Rising ninth-graders Jane Grey Battle and Claire Lauterbach emerged as national champions in middle school public forum debate from a pool of 95 teams at the competition, held June 20-22. The topic of debate centered around the merits of keeping the North American Free Trade Agreement intact.

Lauterbach said she couldn’t believe it when they were announced as the winners.

“It took me a good 20 minutes of repeatedly checking with my partner to make sure it had actually happened before I finally fully understood that we had won,” Lauterbach said. 

The duo competed in 11 debate rounds over three days en route to the championship. They went 5-1 in their six preliminary matches to earn the number six seed in the bracket and a victory over a team from China in the quarterfinals as they made it to the final round. 

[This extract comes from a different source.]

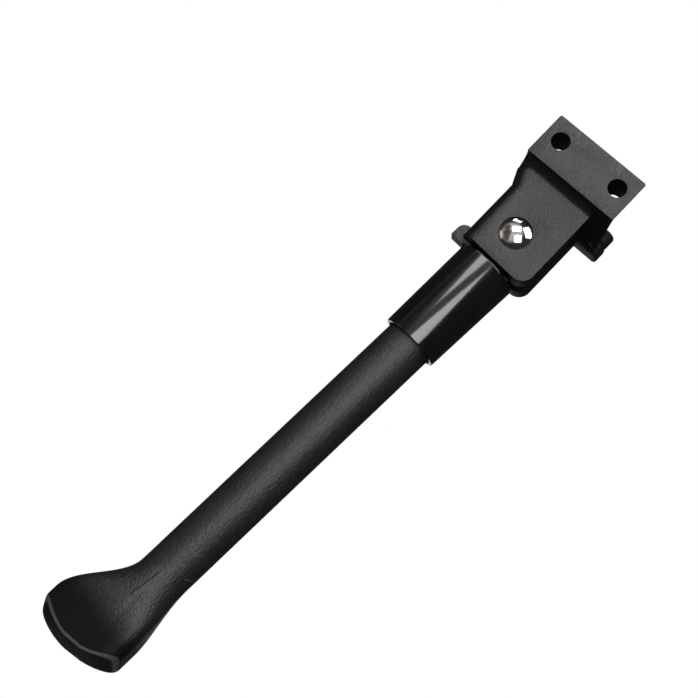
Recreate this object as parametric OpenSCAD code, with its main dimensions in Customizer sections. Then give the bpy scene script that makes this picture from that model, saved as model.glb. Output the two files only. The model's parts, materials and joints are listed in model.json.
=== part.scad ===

In the championship round, the duo had to debate why the U.S. should not participate in NAFTA, against the team of Tim Jing and Derrick Cai from Joaquin Miller Middle School in California.  Battle said she was definitely nervous going into the final round. 

“Seeing almost a hundred people in the room and the big video camera was nerve-wracking. My hands were shaking so much I had to re-flip the coin [toss] four times because it kept landing on my backpack and my opponents’ backpack,” she said. “Thankfully, once I was a minute into my case, my adrenaline kicked in and the butterflies went away.”

Lauterbach said the final round was one of the most difficult rounds out of the whole tournament. She said she completed the round feeling like it could go either way. However, the duo performed exceptionally well and won with a unanimous decision from the five-judge panel.

For Battle, this championship was a culmination of a year’s worth of determination. Last year, she participated in the national tournament held in Birmingham. She said after that experience, she was determined to come back and win the championship. 

“Everyone told me it was virtually impossible,” she said. “So, in the moment, I think it was really hard for me to understand that I was actually there on stage in front of a thousand people being announced, along with Claire, as the national champions — that I had reached my goal that no one thought I would actually reach.”

In addition to bringing home a national championship, other members of the team also had great success. Rising eighth-grader Christian Glenos and rising ninth-grader Jack Sansbury competed against 73 other students in the Lincoln Douglas division, on the topic of whether the U.S. use of targeted killing in foreign countries is unjust. They both advanced to the top 16 and Glenos received recognition at the awards ceremony for being the fourth best speaker in that division.

Head coach Elizabeth Wood-Weas said the team’s achievements this summer have not just been an individual effort. 

“Our program shines for one reason: teamwork. We have a culture of sharing files, peer coaching and parent and alumni support,” said Wood-Weas.  “Without those three things, we wouldn’t have reached this level of success”.

Even with the great performance at the national tournament, Wood-Weas said the team is already gearing up for next season. 

“The day that the national tournament ended, the debate topics for the upcoming school year came out and students began researching before we were home,” she said.